▸ Data excerpt:
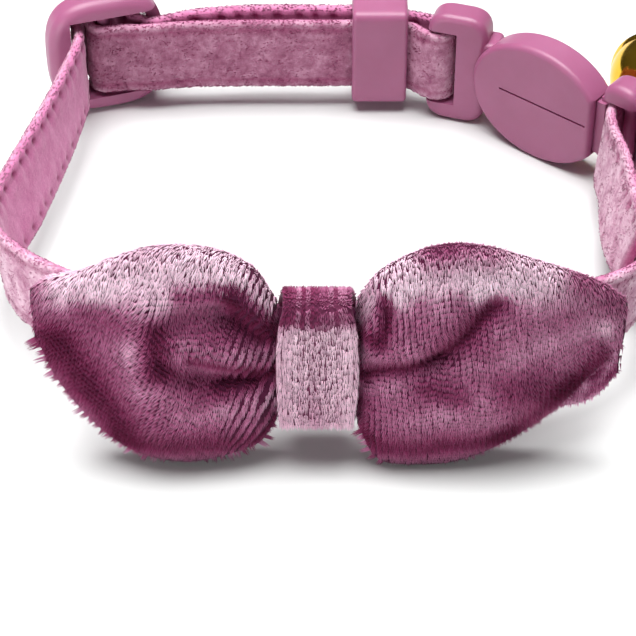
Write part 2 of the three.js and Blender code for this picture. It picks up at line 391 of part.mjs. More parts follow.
function bell() {
  const B = BELL, profile = [], inside = [], n = 10;
  for (let i = 0; i <= n; i++) {
    const t = -Math.PI / 2 + Math.PI * i / n, r = B.radius;
    if (i === n / 2) profile.push(new THREE.Vector2(r, -B.flangeHalf), new THREE.Vector2(r + B.flange, -B.flangeHalf * 0.5), new THREE.Vector2(r + B.flange, B.flangeHalf * 0.5), new THREE.Vector2(r, B.flangeHalf));
    else profile.push(new THREE.Vector2(i === 0 || i === n ? 0 : r * Math.cos(t), r * Math.sin(t)));
    inside.push(new THREE.Vector2(i === 0 || i === n ? 0 : (r - B.wall) * Math.cos(t), (r - B.wall) * Math.sin(t)));
  }
  let made = solid(new THREE.LatheGeometry(profile, 20)).subtract(solid(new THREE.LatheGeometry(inside, 20)));
  // the axis is Y: the shank at +Y, the slot across -Y
  made = made.subtract(solid(box(-B.slotWide / 2, B.slotWide / 2, -B.radius - 1, -2.4, -B.slotReach, B.slotReach)));
  for (const s of [-1, 1]) made = made.subtract(solid(new THREE.CylinderGeometry(B.slotHole, B.slotHole, 5, 14).translate(0, -B.radius + 0.9, s * B.slotReach * 0.8)));
  const eye = solid(new THREE.TorusGeometry(B.shank, B.shankWire, 8, 18).translate(0, B.radius + B.shank * 0.85, 0)).subtract(solid(new THREE.SphereGeometry(B.radius - B.wall / 2, 20, 10)));
  const g = geometryOf(made.add(eye));
  // Y to the eye, Z (the shank's hole) as near upright as that allows
  const Y = TO_EYE.clone(), Z = new THREE.Vector3(0, 0, 1).addScaledVector(Y, -Y.z).normalize(), X = new THREE.Vector3().crossVectors(Y, Z);
  return g.applyMatrix4(new THREE.Matrix4().makeBasis(X, Y, Z).setPosition(BELL_AT));
}
function ring() {
  const mid = EYE_AT.clone().addScaledVector(TO_EYE, -RING.radius);
  const X = TO_EYE.clone(), Y = new THREE.Vector3(0, 0, 1).addScaledVector(X, -X.z).normalize(), Z = new THREE.Vector3().crossVectors(X, Y);
  return bare(new THREE.TorusGeometry(RING.radius, RING.wire, 8, 28)).applyMatrix4(new THREE.Matrix4().makeBasis(X, Y, Z).setPosition(mid));
}

// ---------------------------------------------------------------- the collar
const collar = new THREE.Group();
const pieces = [
  ['strap', tape(), VELVET], ['slider', slider(), PLASTIC], ['keeper_loop', keeper(), PLASTIC],
  ['buckle_socket', socket(), PLASTIC], ['buckle_plug', plug(), PLASTIC],
  ['bow', bow(), VELVET], ['bow_band', band(), VELVET_DARK], ['bell', bell(), BRASS], ['bell_ring', ring(), BRASS],
];
const bounds = new THREE.Box3();
for (const [name, geometry, material] of pieces) {
  const mesh = new THREE.Mesh(geometry, material);
  mesh.name = name;
  geometry.computeBoundingBox();
  bounds.union(geometry.boundingBox);
  collar.add(mesh);
}
// The origin is the middle of the collar's box, on the table.
collar.position.set(-(bounds.min.x + bounds.max.x) / 2, -(bounds.min.y + bounds.max.y) / 2, -bounds.min.z);

export default collar;
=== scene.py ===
"""Breakaway cat collar: velvet tape, moulded fittings, folded velvet bow and a small round bell.
Lengths below are millimetres in the drawing frame of the collar, moved by OFF and turned into metres when a mesh is made."""
import bpy, bmesh, math
import numpy as np
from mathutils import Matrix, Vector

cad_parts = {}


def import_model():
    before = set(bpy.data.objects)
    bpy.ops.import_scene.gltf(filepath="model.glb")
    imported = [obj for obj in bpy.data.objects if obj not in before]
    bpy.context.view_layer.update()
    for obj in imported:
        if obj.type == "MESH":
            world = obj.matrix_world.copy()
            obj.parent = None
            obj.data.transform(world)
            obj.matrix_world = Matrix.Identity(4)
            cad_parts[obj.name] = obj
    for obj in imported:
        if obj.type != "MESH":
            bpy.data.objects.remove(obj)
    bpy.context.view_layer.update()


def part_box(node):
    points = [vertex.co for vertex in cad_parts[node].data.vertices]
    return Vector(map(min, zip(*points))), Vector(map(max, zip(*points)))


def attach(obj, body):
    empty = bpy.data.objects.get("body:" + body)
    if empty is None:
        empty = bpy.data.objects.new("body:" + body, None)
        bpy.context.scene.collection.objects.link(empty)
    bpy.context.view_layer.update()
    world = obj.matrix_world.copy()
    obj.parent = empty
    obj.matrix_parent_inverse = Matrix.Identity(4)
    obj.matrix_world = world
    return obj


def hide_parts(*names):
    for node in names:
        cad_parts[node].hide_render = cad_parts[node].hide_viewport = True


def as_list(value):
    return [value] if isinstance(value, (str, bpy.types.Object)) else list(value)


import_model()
OFF = np.array(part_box("keeper_loop")[0]) * 1000 - np.array([4.4, 64.65, 1.4])
rng = np.random.default_rng(11)
rad = math.radians

# ------------------------------------------------------------------ camera, floor and light
CAM = dict(elevation=41.0, lens=124.53, target=(0.0, -1.0, 21.5), distance=225.0)


def place(p):
    return (np.asarray(p, float) + OFF) * 0.001


def add_camera():
    e = rad(CAM["elevation"])
    forward = np.array([0, math.cos(e), -math.sin(e)])
    data = bpy.data.cameras.new("camera")
    data.lens, data.sensor_width, data.sensor_fit = CAM["lens"], 36.0, "HORIZONTAL"
    data.clip_start, data.clip_end = 0.005, 20
    cam = bpy.data.objects.new("camera", data)
    cam.location = place(np.array(CAM["target"]) - forward * CAM["distance"])
    cam.rotation_euler = (rad(90 - CAM["elevation"]), 0, 0)
    bpy.context.scene.collection.objects.link(cam)
    bpy.context.scene.camera = cam


def add_light(name, at, aim, size, power, colour=(1, 1, 1)):
    data = bpy.data.lights.new(name, "AREA")
    data.shape, data.size, data.energy, data.color = "DISK", size, power, colour
    lamp = bpy.data.objects.new(name, data)
    lamp.location = place(at)
    way = np.array(aim, float) - np.array(at, float)
    lamp.rotation_euler = (math.atan2(math.hypot(way[0], way[1]), -way[2]), 0, math.atan2(way[1], way[0]) - math.pi / 2)
    bpy.context.scene.collection.objects.link(lamp)
    return lamp


def node(tree, kind, at=(0, 0), **props):
    n = tree.nodes.new(kind)
    n.location = at
    for k, v in props.items():
        if hasattr(n, k):
            setattr(n, k, v)
        else:
            n.inputs[k.replace("_", " ")].default_value = v
    return n


def ramp(tree, stops, source):
    r = tree.nodes.new("ShaderNodeValToRGB")
    els = r.color_ramp.elements
    while len(els) < len(stops):
        els.new(0.5)
    for el, (pos, col) in zip(els, stops):
        el.position, el.color = pos, (*col, 1)
    tree.links.new(source, r.inputs[0])
    return r.outputs[0]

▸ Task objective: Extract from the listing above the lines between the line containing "bounds.union(geometry.boundingBox);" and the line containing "imported = [obj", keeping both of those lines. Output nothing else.

▸ Task output:
  bounds.union(geometry.boundingBox);
  collar.add(mesh);
}
// The origin is the middle of the collar's box, on the table.
collar.position.set(-(bounds.min.x + bounds.max.x) / 2, -(bounds.min.y + bounds.max.y) / 2, -bounds.min.z);

export default collar;
=== scene.py ===
"""Breakaway cat collar: velvet tape, moulded fittings, folded velvet bow and a small round bell.
Lengths below are millimetres in the drawing frame of the collar, moved by OFF and turned into metres when a mesh is made."""
import bpy, bmesh, math
import numpy as np
from mathutils import Matrix, Vector

cad_parts = {}


def import_model():
    before = set(bpy.data.objects)
    bpy.ops.import_scene.gltf(filepath="model.glb")
    imported = [obj for obj in bpy.data.objects if obj not in before]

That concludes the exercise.